_GOAL:_ Reproduce the listing below in its entirety. Change nothing.

_SUPPLIED INFORMATION:_
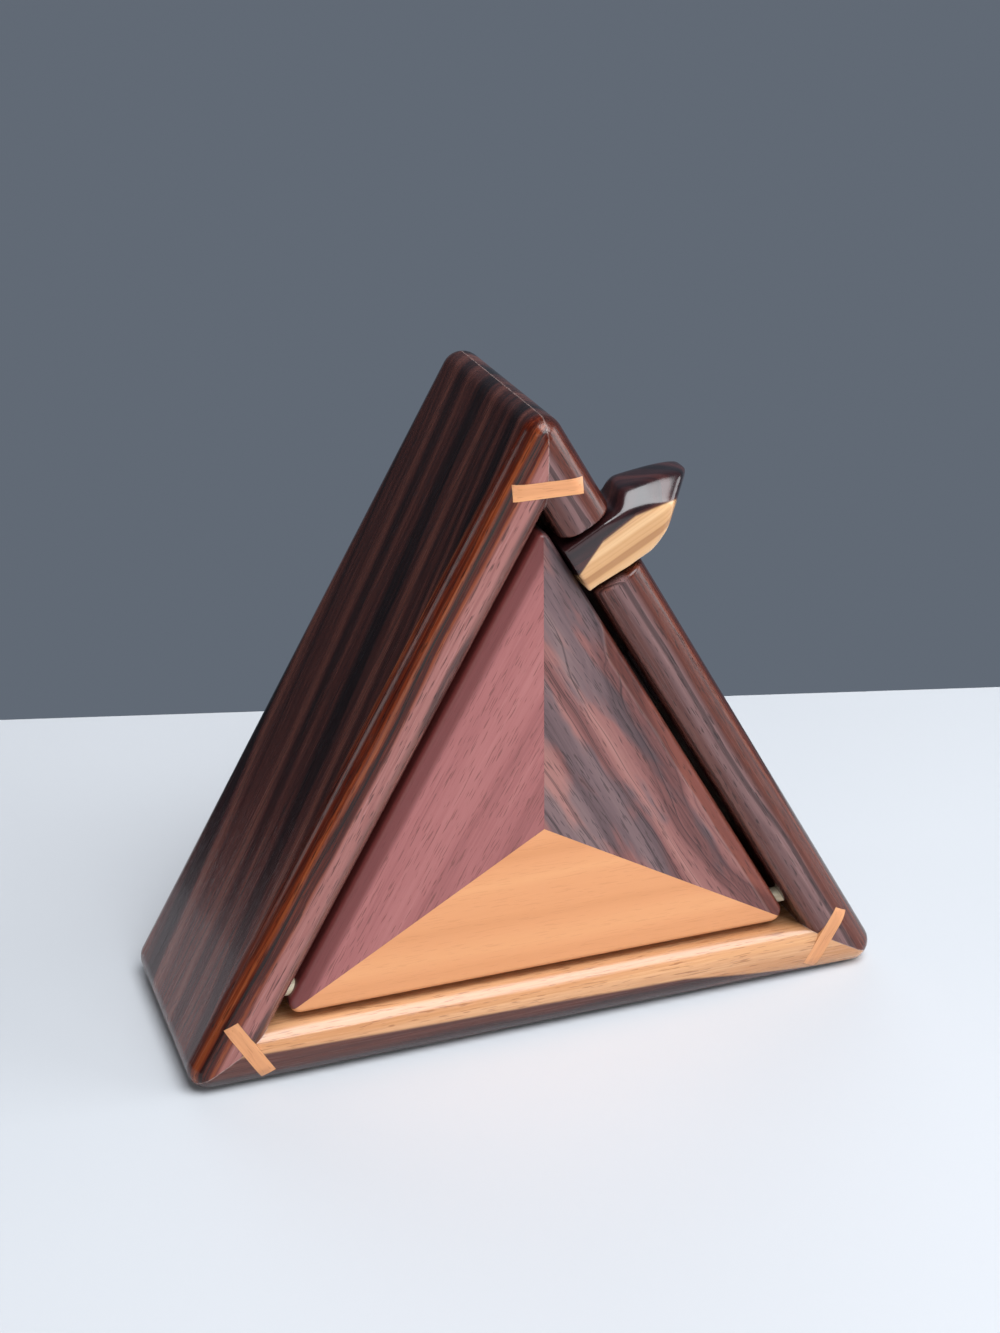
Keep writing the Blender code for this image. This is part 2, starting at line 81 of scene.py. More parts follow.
# The lever's outline in mm: along the right board from its top, and inward from its outer face
LEVER_HOOK = [(27.4, 1.5), (27.3, -0.4), (26.7, -1.6), (26.0, -2.7)]
LEVER_TOP = [(25.5, -3.7), (26.3, -5.9), (28.0, -10.3), (29.5, -13.4), (31.2, -16.0), (32.5, -17.4)]
LEVER_FOOT = [(33.8, -16.4), (35.2, -13.0), (36.3, -9.0), (37.1, -6.0), (37.9, -3.9), (38.4, -2.3)]
LEVER_ROOT = (37.4, 10.0)
LEVER_FRONT, LEVER_BACK = 0.45 * MM, 13.9 * MM
# Its facets: a point (x, depth, z) in mm, and the direction that each faces
LEVER_FACETS = (
    ((0, 0.45, 105.5), (-0.119, -0.680, 0.723)),
    ((15.5, 2.5, 109.98), (-0.271, -0.660, 0.701)),
    ((19.5, 2.5, 110.64), (0.041, -0.685, 0.728)),
    ((22.9, 12.0, 112.5), (-0.119, 0.680, 0.723)),
    ((22.8, 0.45, 99.4), (0.834, -0.510, -0.209)),
)
# A wedge cut off the near wall of its head, wider at the back: outlines (x, z) in mm at two depths
HOOK_WEDGE = (
    (1.5, [(8.0, 107.9), (13.6, 107.9), (16.0, 113.1), (8.0, 113.1)]),
    (15.0, [(8.0, 107.9), (15.5, 107.9), (17.9, 113.1), (8.0, 113.1)]),
)
# The edge of its pale sapwood in mm, as stretches from (x, z) to (x, z)
LEVER_SAP = (((6.5, 97.6), (10.8, 103.2)), ((10.8, 103.2), (16.7, 107.0)), ((16.7, 107.2), (23.9, 109.3)))
LEVER_VOXEL = 0.22 * MM
RUB_PASSES, WEAR_PASSES = 24, 170
WEAR_START, WEAR_FADE = 3.0 * MM, 6.0 * MM     # inward from the board's outer face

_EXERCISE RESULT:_
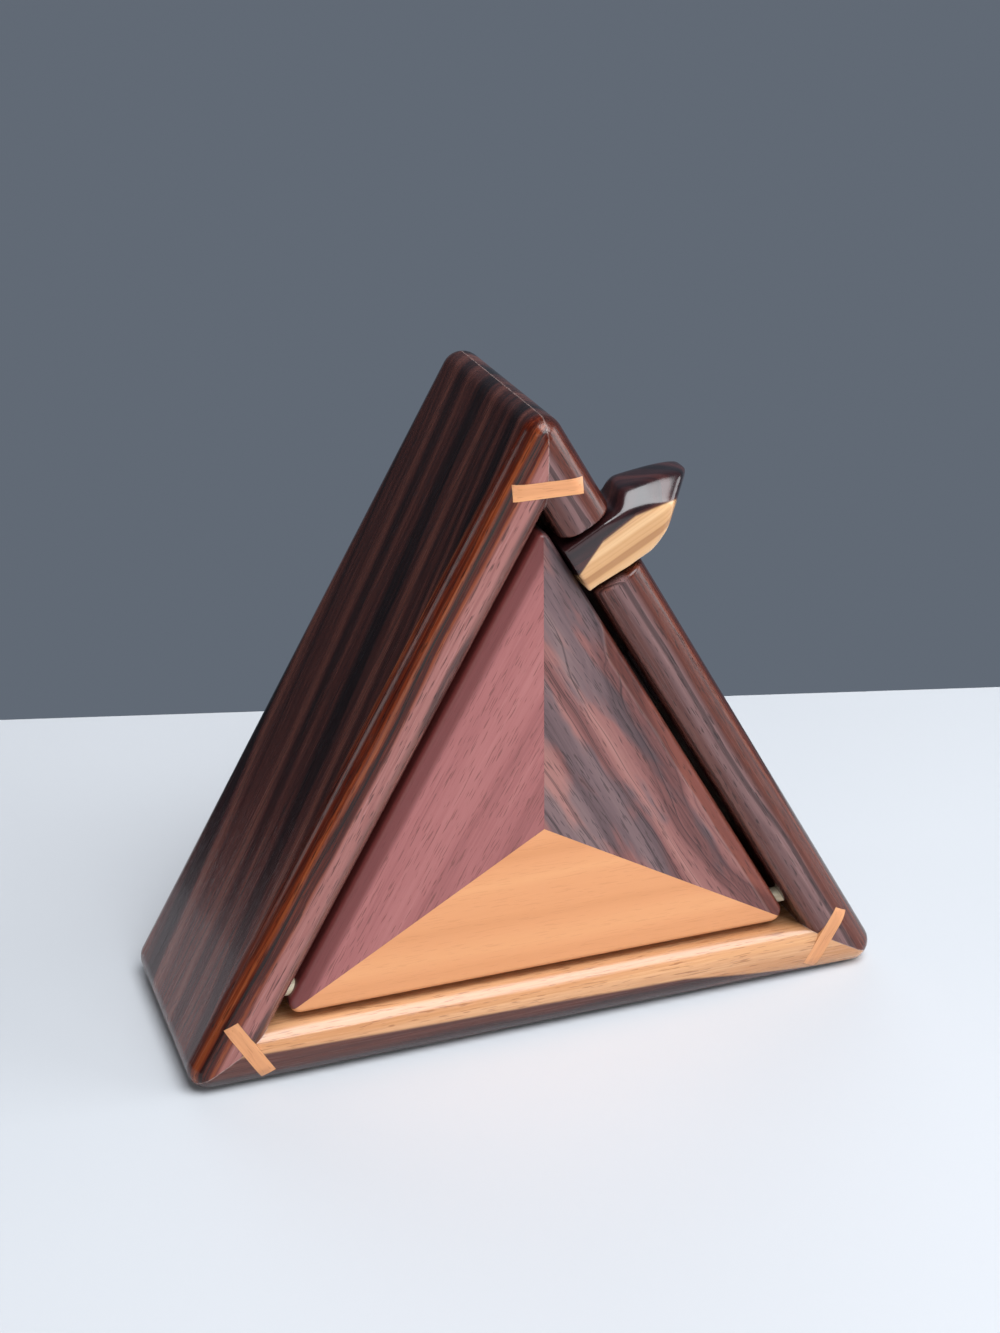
Keep writing the Blender code for this image. This is part 2, starting at line 81 of scene.py. More parts follow.
# The lever's outline in mm: along the right board from its top, and inward from its outer face
LEVER_HOOK = [(27.4, 1.5), (27.3, -0.4), (26.7, -1.6), (26.0, -2.7)]
LEVER_TOP = [(25.5, -3.7), (26.3, -5.9), (28.0, -10.3), (29.5, -13.4), (31.2, -16.0), (32.5, -17.4)]
LEVER_FOOT = [(33.8, -16.4), (35.2, -13.0), (36.3, -9.0), (37.1, -6.0), (37.9, -3.9), (38.4, -2.3)]
LEVER_ROOT = (37.4, 10.0)
LEVER_FRONT, LEVER_BACK = 0.45 * MM, 13.9 * MM
# Its facets: a point (x, depth, z) in mm, and the direction that each faces
LEVER_FACETS = (
    ((0, 0.45, 105.5), (-0.119, -0.680, 0.723)),
    ((15.5, 2.5, 109.98), (-0.271, -0.660, 0.701)),
    ((19.5, 2.5, 110.64), (0.041, -0.685, 0.728)),
    ((22.9, 12.0, 112.5), (-0.119, 0.680, 0.723)),
    ((22.8, 0.45, 99.4), (0.834, -0.510, -0.209)),
)
# A wedge cut off the near wall of its head, wider at the back: outlines (x, z) in mm at two depths
HOOK_WEDGE = (
    (1.5, [(8.0, 107.9), (13.6, 107.9), (16.0, 113.1), (8.0, 113.1)]),
    (15.0, [(8.0, 107.9), (15.5, 107.9), (17.9, 113.1), (8.0, 113.1)]),
)
# The edge of its pale sapwood in mm, as stretches from (x, z) to (x, z)
LEVER_SAP = (((6.5, 97.6), (10.8, 103.2)), ((10.8, 103.2), (16.7, 107.0)), ((16.7, 107.2), (23.9, 109.3)))
LEVER_VOXEL = 0.22 * MM
RUB_PASSES, WEAR_PASSES = 24, 170
WEAR_START, WEAR_FADE = 3.0 * MM, 6.0 * MM     # inward from the board's outer face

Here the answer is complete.